▶ _Given task_:
Starting at the line that contains "module label_plate() color([0.90, 0.89, 0.89])", reproduce each line exactly up to and including the line that contains "BOWL_TILT = 38.0". Reproduce nothing else.

--- Start Source records ---

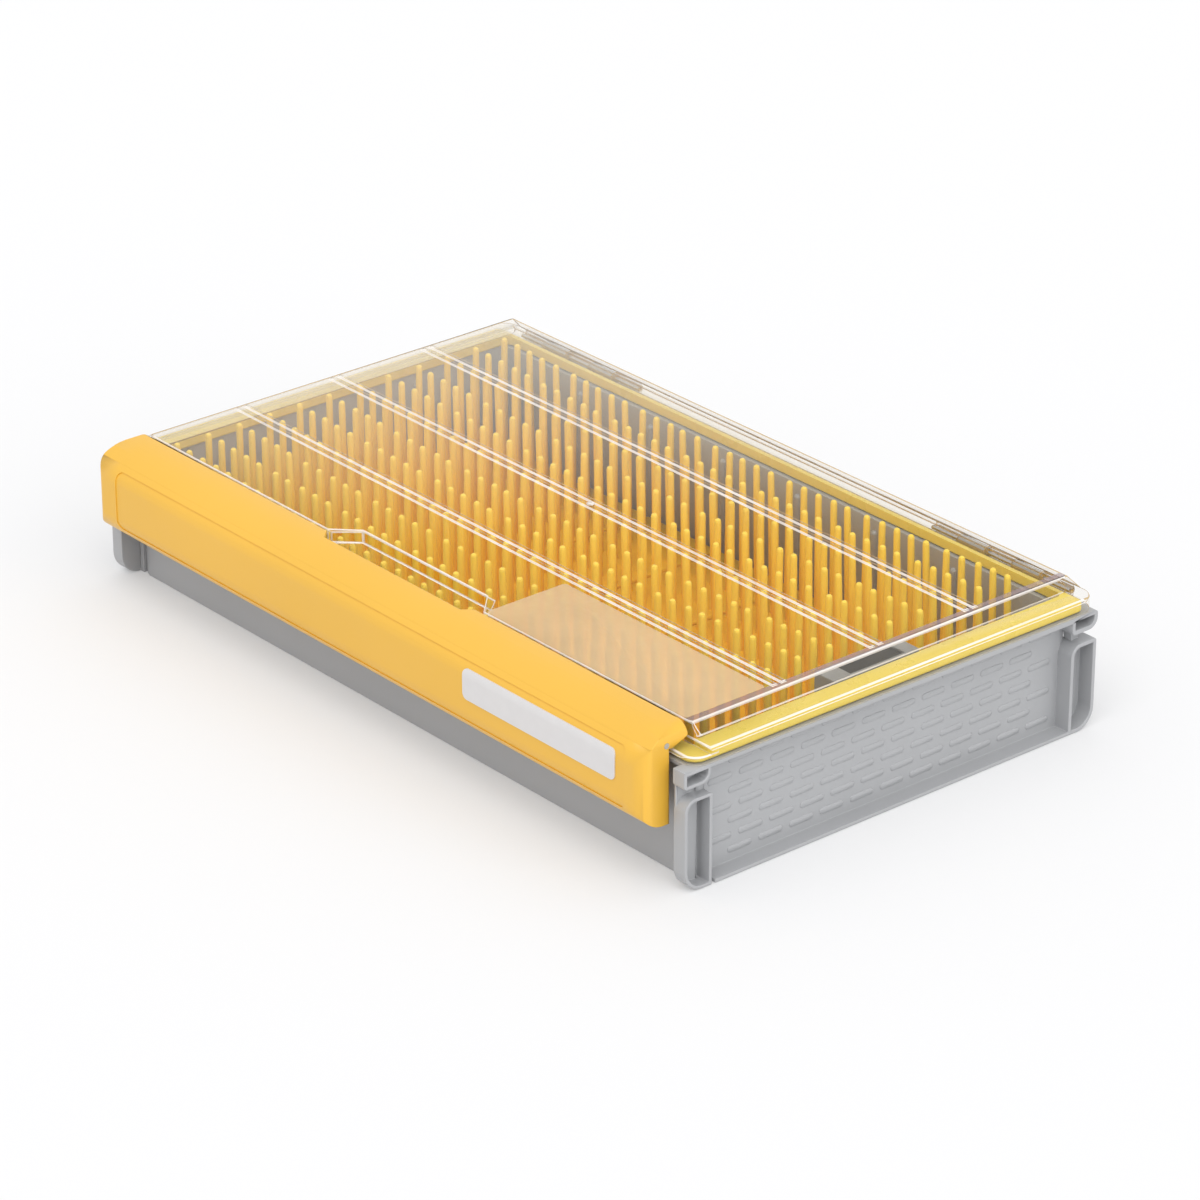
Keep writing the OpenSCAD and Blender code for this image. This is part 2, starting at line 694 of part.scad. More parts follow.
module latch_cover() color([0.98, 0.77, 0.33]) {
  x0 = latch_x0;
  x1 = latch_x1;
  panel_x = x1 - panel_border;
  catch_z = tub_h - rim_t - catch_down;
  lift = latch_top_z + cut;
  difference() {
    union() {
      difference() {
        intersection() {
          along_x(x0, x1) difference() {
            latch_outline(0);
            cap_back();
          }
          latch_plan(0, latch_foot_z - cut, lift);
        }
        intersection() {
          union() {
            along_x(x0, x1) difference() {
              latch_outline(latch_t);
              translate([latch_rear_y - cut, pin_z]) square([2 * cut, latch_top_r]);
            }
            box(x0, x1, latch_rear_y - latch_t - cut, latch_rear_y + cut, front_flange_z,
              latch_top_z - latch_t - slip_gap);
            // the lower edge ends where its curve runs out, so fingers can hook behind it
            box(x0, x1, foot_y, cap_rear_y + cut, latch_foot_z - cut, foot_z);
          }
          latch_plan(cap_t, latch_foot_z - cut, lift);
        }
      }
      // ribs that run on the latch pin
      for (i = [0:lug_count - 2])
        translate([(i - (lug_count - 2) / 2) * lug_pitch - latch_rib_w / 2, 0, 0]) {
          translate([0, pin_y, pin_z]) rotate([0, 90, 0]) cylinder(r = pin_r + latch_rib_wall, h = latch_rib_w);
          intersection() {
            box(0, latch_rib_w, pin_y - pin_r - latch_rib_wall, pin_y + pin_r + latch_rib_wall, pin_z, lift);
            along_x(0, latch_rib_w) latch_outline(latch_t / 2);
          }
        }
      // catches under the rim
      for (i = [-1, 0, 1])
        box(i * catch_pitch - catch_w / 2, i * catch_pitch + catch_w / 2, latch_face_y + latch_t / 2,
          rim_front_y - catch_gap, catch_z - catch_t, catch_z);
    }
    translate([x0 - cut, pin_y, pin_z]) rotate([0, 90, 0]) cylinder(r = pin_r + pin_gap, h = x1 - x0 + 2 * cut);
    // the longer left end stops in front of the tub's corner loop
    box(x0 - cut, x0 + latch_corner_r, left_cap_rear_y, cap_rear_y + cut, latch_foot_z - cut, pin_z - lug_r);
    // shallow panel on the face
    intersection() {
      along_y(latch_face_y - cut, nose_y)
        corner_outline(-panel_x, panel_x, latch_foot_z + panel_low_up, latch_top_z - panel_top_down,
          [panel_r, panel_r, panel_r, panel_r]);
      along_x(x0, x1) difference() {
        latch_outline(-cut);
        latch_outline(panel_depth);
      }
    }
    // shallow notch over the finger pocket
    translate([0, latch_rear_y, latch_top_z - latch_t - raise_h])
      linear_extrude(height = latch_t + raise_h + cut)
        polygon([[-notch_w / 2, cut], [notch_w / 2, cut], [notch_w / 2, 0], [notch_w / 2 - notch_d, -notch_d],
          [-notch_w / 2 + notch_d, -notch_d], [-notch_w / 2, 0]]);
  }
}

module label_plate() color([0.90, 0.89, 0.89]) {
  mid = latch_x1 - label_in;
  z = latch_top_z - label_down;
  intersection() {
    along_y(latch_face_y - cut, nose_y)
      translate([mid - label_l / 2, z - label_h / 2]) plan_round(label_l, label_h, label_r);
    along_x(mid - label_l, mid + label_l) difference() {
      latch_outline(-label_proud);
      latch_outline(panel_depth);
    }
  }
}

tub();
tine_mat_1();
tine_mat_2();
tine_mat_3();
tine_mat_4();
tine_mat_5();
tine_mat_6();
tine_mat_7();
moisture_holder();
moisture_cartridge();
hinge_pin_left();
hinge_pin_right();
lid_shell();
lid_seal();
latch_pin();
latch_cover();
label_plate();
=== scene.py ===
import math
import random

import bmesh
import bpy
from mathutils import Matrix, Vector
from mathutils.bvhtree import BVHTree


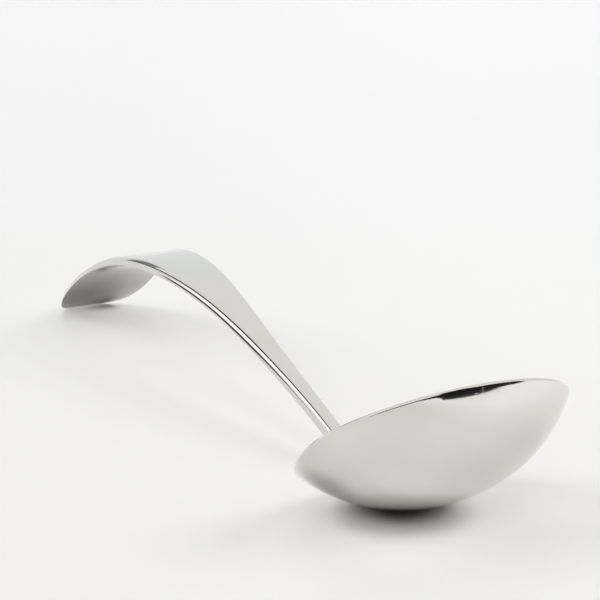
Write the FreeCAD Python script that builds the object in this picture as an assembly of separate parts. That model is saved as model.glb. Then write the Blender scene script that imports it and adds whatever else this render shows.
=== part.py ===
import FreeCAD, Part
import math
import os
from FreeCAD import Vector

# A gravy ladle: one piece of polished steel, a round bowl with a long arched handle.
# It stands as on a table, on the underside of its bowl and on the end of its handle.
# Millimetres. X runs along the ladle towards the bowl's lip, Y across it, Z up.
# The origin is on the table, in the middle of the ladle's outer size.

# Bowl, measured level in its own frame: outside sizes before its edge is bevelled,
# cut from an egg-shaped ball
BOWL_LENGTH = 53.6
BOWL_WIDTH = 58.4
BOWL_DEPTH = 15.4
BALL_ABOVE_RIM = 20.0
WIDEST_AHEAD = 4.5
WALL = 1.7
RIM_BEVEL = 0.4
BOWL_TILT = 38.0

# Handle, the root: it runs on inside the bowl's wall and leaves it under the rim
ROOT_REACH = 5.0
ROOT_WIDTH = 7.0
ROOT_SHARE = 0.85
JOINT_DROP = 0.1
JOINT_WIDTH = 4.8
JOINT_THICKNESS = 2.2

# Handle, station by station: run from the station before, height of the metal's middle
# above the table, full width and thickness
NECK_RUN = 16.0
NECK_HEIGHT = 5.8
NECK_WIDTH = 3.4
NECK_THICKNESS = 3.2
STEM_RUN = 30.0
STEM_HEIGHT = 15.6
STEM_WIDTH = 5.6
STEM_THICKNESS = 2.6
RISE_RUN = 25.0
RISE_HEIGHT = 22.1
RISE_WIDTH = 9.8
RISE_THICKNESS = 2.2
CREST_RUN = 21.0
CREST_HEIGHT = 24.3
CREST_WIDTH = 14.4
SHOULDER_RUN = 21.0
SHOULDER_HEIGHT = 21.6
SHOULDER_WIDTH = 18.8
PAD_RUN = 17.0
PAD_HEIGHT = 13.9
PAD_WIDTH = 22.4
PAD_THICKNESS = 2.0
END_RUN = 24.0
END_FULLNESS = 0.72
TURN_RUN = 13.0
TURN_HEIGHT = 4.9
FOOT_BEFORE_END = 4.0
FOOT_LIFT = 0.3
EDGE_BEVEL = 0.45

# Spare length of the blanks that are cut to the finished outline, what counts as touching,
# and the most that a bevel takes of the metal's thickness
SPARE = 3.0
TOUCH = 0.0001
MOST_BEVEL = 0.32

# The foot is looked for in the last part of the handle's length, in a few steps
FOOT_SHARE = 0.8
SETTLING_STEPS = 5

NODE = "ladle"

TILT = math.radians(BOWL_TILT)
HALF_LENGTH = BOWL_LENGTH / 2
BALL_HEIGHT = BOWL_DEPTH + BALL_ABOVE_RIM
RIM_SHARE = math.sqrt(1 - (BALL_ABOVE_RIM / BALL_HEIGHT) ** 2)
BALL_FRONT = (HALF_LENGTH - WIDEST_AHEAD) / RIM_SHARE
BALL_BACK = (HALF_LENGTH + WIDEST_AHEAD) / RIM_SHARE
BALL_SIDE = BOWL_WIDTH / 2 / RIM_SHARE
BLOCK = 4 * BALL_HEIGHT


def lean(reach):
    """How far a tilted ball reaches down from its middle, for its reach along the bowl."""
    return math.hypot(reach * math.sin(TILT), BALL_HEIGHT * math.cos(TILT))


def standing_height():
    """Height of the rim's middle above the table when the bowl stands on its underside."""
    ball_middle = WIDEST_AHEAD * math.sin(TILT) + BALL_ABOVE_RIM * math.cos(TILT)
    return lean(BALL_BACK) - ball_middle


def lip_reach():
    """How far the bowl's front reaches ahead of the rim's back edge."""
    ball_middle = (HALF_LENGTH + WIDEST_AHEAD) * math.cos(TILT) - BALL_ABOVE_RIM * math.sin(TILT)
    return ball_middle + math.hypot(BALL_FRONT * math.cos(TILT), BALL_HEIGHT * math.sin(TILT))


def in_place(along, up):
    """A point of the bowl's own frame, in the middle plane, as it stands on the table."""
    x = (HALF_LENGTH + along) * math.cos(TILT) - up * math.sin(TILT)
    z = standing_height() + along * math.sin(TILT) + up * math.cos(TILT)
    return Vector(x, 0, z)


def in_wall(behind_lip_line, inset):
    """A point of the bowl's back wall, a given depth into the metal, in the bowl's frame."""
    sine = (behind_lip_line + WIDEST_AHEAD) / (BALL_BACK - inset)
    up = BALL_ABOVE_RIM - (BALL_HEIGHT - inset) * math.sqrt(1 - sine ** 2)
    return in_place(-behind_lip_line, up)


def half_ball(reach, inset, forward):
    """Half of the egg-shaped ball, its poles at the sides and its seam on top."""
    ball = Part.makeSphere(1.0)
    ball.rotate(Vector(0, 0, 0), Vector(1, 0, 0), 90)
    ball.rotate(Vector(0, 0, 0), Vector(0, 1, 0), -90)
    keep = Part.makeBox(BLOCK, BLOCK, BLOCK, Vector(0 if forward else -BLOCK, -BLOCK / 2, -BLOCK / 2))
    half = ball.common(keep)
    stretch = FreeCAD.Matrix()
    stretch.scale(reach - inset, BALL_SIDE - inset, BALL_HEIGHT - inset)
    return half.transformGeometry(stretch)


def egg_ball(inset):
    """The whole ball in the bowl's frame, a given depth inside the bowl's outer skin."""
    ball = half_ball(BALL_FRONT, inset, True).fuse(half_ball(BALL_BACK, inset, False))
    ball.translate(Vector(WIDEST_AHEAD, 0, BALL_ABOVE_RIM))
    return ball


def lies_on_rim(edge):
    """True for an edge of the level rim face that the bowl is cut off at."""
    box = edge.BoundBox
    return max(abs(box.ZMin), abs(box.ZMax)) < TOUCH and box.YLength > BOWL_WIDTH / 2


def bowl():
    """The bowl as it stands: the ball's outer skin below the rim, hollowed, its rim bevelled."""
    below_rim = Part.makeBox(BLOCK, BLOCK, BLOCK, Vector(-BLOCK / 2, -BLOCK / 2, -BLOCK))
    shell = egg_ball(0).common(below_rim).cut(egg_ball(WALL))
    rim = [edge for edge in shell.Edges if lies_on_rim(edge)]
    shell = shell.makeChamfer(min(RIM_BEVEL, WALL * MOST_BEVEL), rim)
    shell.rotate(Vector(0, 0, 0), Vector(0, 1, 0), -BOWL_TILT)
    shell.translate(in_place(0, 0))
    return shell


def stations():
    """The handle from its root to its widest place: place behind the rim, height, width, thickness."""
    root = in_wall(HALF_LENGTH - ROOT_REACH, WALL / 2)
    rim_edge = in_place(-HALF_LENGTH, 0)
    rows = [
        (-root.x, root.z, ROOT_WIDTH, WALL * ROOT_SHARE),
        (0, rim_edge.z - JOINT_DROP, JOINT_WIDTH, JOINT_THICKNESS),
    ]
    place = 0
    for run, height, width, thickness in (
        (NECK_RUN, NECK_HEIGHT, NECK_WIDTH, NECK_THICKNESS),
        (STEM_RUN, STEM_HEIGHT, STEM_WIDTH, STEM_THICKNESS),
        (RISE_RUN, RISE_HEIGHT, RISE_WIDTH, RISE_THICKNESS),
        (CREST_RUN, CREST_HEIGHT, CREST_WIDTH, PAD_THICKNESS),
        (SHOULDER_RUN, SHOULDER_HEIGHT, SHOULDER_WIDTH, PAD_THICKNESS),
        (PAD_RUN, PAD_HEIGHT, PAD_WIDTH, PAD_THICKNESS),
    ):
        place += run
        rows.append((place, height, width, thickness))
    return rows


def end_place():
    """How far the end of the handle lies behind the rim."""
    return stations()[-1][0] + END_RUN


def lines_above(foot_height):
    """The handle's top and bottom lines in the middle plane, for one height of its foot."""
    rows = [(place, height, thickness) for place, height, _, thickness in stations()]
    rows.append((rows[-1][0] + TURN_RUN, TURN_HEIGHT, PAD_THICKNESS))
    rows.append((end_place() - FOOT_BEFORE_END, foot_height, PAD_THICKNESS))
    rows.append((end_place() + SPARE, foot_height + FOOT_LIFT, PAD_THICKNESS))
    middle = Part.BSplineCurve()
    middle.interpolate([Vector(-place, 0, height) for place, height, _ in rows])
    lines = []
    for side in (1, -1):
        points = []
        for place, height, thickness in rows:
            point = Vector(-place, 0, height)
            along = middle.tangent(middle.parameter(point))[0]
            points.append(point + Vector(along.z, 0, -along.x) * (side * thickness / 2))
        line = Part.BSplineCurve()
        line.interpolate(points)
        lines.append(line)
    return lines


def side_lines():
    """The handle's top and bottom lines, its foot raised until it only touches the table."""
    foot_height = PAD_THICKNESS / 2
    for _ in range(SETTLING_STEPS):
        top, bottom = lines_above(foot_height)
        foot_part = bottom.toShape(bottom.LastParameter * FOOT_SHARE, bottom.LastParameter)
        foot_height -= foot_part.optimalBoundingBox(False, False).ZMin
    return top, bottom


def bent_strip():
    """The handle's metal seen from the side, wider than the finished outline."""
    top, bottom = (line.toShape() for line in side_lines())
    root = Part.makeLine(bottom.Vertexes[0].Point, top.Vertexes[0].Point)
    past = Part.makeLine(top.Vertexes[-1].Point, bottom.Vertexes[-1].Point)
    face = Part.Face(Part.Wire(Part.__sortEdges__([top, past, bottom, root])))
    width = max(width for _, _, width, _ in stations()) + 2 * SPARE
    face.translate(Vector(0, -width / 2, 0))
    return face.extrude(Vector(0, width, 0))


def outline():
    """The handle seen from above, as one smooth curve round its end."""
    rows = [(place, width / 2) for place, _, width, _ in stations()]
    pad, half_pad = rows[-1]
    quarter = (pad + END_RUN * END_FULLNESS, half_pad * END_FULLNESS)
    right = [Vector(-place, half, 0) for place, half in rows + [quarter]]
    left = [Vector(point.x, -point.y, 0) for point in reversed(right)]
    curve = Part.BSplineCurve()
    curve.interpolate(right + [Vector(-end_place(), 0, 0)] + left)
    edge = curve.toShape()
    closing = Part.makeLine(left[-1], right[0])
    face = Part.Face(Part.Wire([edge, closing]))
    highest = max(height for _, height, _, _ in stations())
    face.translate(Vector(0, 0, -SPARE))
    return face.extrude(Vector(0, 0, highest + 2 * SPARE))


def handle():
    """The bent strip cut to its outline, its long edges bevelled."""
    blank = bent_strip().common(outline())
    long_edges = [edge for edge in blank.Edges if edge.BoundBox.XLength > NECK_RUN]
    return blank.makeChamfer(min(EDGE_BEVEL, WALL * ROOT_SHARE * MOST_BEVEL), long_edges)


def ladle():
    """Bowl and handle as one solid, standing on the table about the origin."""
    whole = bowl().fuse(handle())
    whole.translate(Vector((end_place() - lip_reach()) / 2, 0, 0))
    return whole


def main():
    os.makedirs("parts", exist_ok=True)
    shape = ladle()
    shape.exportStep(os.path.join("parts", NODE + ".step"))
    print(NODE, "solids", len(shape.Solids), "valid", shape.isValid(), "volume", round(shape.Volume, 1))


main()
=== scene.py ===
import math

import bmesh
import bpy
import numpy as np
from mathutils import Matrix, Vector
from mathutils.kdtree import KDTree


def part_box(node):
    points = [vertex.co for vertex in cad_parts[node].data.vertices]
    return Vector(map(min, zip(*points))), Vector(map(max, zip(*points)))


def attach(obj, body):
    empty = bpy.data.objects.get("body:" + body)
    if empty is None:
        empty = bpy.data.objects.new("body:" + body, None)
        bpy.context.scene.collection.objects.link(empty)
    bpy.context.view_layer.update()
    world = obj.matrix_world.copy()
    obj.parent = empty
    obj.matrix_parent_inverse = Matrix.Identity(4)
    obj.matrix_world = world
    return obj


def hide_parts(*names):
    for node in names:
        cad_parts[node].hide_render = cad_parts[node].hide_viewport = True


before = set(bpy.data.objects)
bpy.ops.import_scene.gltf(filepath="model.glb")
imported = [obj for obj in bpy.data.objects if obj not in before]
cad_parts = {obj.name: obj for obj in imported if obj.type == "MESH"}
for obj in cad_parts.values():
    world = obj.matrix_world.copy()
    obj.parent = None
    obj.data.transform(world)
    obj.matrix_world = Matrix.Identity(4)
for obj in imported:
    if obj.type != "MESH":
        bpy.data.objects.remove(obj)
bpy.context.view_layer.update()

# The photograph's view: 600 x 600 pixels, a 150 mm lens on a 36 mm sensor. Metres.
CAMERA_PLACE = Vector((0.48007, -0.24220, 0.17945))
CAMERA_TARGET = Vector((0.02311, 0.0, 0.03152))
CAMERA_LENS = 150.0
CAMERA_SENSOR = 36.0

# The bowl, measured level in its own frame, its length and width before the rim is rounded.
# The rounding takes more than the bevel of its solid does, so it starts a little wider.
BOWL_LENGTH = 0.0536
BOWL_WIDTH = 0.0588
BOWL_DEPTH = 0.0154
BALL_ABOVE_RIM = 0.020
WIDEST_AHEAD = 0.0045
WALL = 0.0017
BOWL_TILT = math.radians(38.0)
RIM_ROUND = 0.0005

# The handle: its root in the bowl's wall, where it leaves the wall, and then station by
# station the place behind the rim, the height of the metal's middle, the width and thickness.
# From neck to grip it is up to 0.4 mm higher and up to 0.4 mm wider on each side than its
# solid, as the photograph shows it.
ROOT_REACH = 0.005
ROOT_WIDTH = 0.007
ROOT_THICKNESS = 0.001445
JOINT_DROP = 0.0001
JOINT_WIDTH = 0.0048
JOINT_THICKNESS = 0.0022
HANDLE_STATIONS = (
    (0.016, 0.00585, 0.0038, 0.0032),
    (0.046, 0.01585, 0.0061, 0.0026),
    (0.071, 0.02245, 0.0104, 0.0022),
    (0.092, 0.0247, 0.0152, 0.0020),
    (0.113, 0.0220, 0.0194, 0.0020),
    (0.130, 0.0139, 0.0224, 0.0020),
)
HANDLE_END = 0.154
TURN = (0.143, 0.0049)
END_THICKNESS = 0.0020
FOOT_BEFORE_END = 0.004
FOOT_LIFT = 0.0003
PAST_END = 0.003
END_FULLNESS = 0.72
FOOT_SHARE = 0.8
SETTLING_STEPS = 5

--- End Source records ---

▶ _Result of the task_:
module label_plate() color([0.90, 0.89, 0.89]) {
  mid = latch_x1 - label_in;
  z = latch_top_z - label_down;
  intersection() {
    along_y(latch_face_y - cut, nose_y)
      translate([mid - label_l / 2, z - label_h / 2]) plan_round(label_l, label_h, label_r);
    along_x(mid - label_l, mid + label_l) difference() {
      latch_outline(-label_proud);
      latch_outline(panel_depth);
    }
  }
}

tub();
tine_mat_1();
tine_mat_2();
tine_mat_3();
tine_mat_4();
tine_mat_5();
tine_mat_6();
tine_mat_7();
moisture_holder();
moisture_cartridge();
hinge_pin_left();
hinge_pin_right();
lid_shell();
lid_seal();
latch_pin();
latch_cover();
label_plate();
=== scene.py ===
import math
import random

import bmesh
import bpy
from mathutils import Matrix, Vector
from mathutils.bvhtree import BVHTree


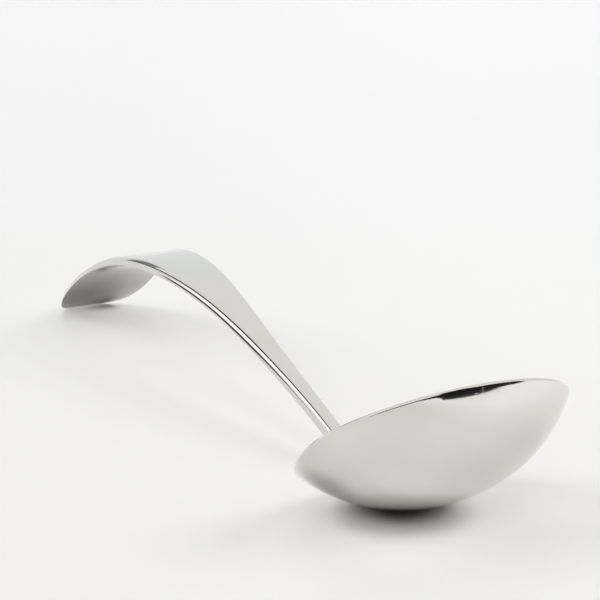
Write the FreeCAD Python script that builds the object in this picture as an assembly of separate parts. That model is saved as model.glb. Then write the Blender scene script that imports it and adds whatever else this render shows.
=== part.py ===
import FreeCAD, Part
import math
import os
from FreeCAD import Vector

# A gravy ladle: one piece of polished steel, a round bowl with a long arched handle.
# It stands as on a table, on the underside of its bowl and on the end of its handle.
# Millimetres. X runs along the ladle towards the bowl's lip, Y across it, Z up.
# The origin is on the table, in the middle of the ladle's outer size.

# Bowl, measured level in its own frame: outside sizes before its edge is bevelled,
# cut from an egg-shaped ball
BOWL_LENGTH = 53.6
BOWL_WIDTH = 58.4
BOWL_DEPTH = 15.4
BALL_ABOVE_RIM = 20.0
WIDEST_AHEAD = 4.5
WALL = 1.7
RIM_BEVEL = 0.4
BOWL_TILT = 38.0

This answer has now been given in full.